For the Bishnoi, among the earliest eco-conservationists in the Indian subcontinent, encounters with the atom have been encounters of colossal ruptures. Their histories, geographies, ecological intimacies, and nonhuman worlds have collided with India’s nuclear trajectories at two sites – in the arid deserts of Pokhran where India conducted atomic tests in 1974 and 1998, thus forcing the Bishnoi into the ranks of the Global Hibakusha, and more recently, in Gorakhpur, where India is setting up a massive 2800Mwe nuclear power plant.

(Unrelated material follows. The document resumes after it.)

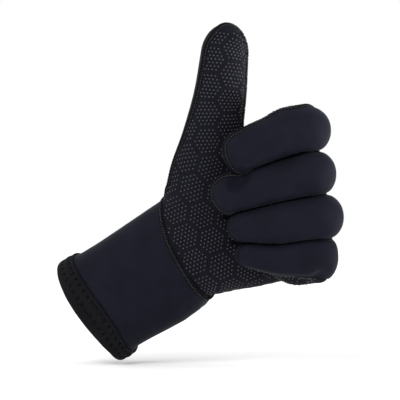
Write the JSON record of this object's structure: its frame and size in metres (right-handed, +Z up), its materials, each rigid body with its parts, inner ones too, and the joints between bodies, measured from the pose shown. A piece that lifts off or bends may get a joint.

In both instances, the storied landscapes of the Bishnoi – assemblages of humans, heritages, and revered nonhuman animals, trees, plant species, and water bodies – have been irradiated (Pokhran) and appropriated (Gorakhpur) by India’s nuclear establishment through narrativizing these lands as ‘barren’, ‘unpeopled’, and ‘infertile’. As Karen Barad notes, the narrativization of landscapes as 'untended' and 'empty' has been a well-worn tool in the service of nationalism, scienticism, colonial appropriation, and the erasures of indigenous presence. The landscapes of the Bishnoi, embodying palimpsestic layers of local histories, community traditions and post-colonial land-holding practices in India on the one hand, and the human, nonhuman bodies and materialities that have populated these lands on the other, have shaped Bishnoi claims on and belongingness to these lands. By contrast, the nuclear establishment’s forcible appropriation of Bishnoi lands for the nuclear plant may be seen as claims on place that imagine futures by the Indian state through unimagining the presence of Bishnoi lifeworlds. Bishnoi resistance against the Gorakhpur nuclear project thus, can be understood as a means to assert that their lives and landscapes, and intimacies with their nonhuman worlds are both visible and grievable. Unraveling multiple layers of this fascinating episode from India’s recent nuclear historiography, this presentation will seek to think about/with land as Bishnoi heritage, and a resource in India’s (colonial) nuclear enterprise.